After observing La Niña conditions emerging in the tropical Pacific Ocean over the late summer and early fall, we can say that La Niña is officially back for a second year in a row. It should reach its peak towards the end of 2021, and then ease off in spring 2022.

What is La Niña?

La Niña is a natural recurring ocean-atmospheric phenomenon that manifests itself by cooler-than-average sea temperatures across the central and eastern Pacific Ocean near the equator. It is the cold phase of the El Niño Southern Oscillation (ENSO), and usually has the opposite impacts on our weather as El Niño, which is the warm phase of the ENSO. El Niño is translated as “Little Boy” in Spanish, and thus the opposite effect has been coined as La Niña – which translates to “Little Girl” .

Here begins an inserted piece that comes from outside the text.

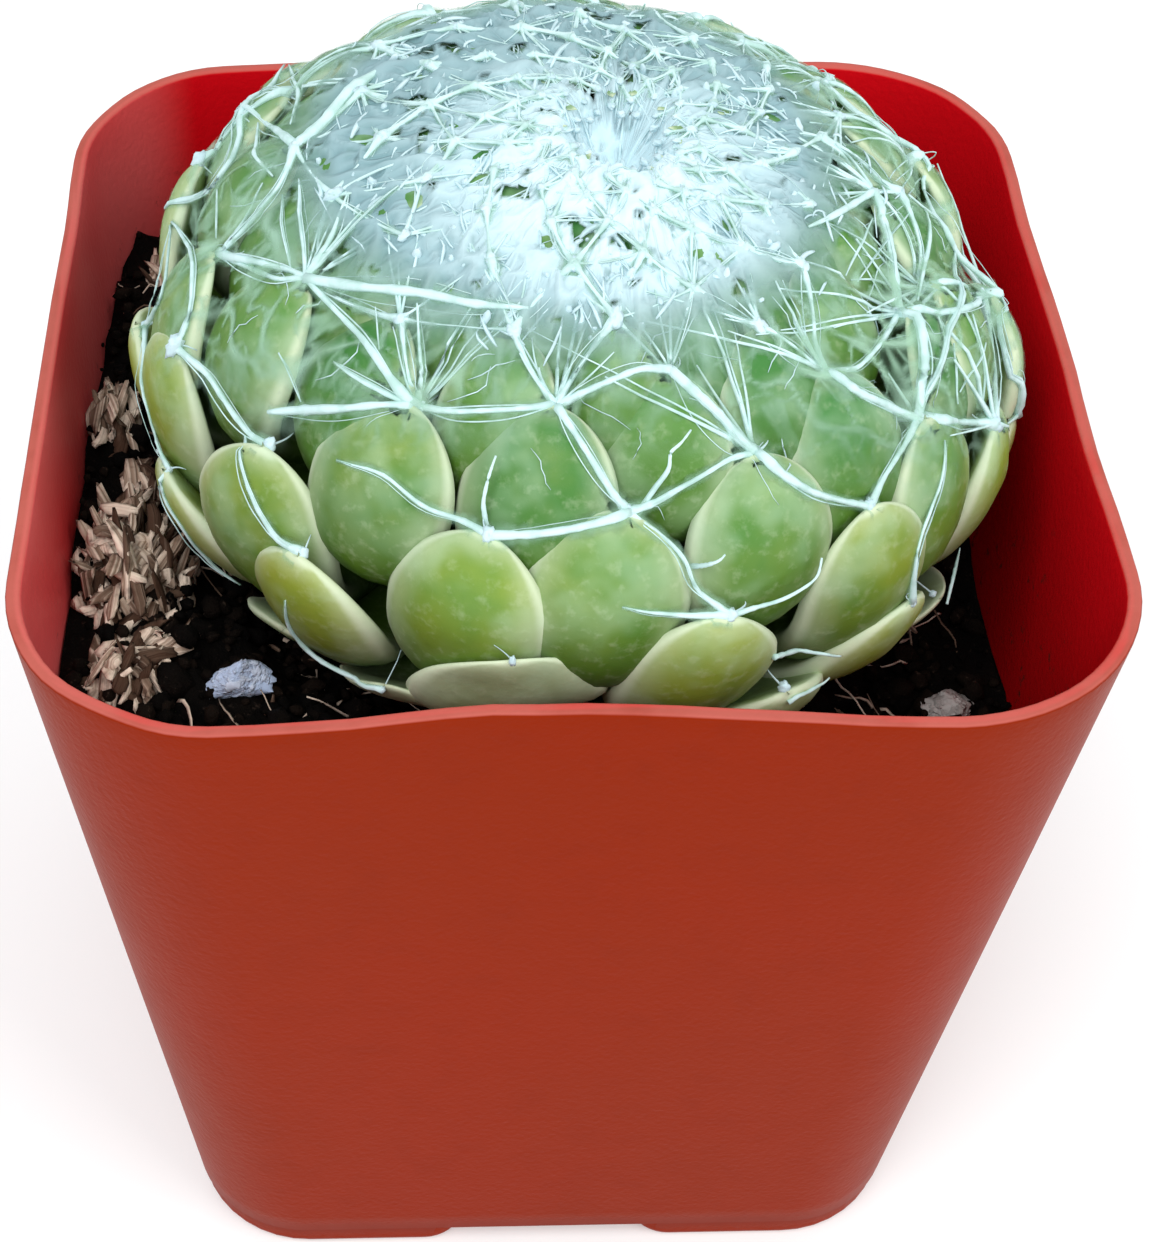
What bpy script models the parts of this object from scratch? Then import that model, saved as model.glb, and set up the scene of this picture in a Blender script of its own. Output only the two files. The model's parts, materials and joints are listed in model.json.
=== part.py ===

La Niña occurs when trade winds increase in strength, pushing warm water towards Asia. As the wind-driven tongue of warm water extends west, cold water from the deep rises to the surface off the west coast of South America. This growing tongue of cold-water in the Pacific helps to redirect the jet stream northwards, which in turn then affects the location and strength of storm paths.

Impacts on Canada’s winter

In Canada, we can expect above average precipitation in British Columbia. Colder-than-normal temperatures can be expected in the Prairies, with some blasts of bitterly cold air in southern Prairies. We can expect above average precipitation in Ontario and Quebec. La Niña usually does not have any impacts on Eastern Canada.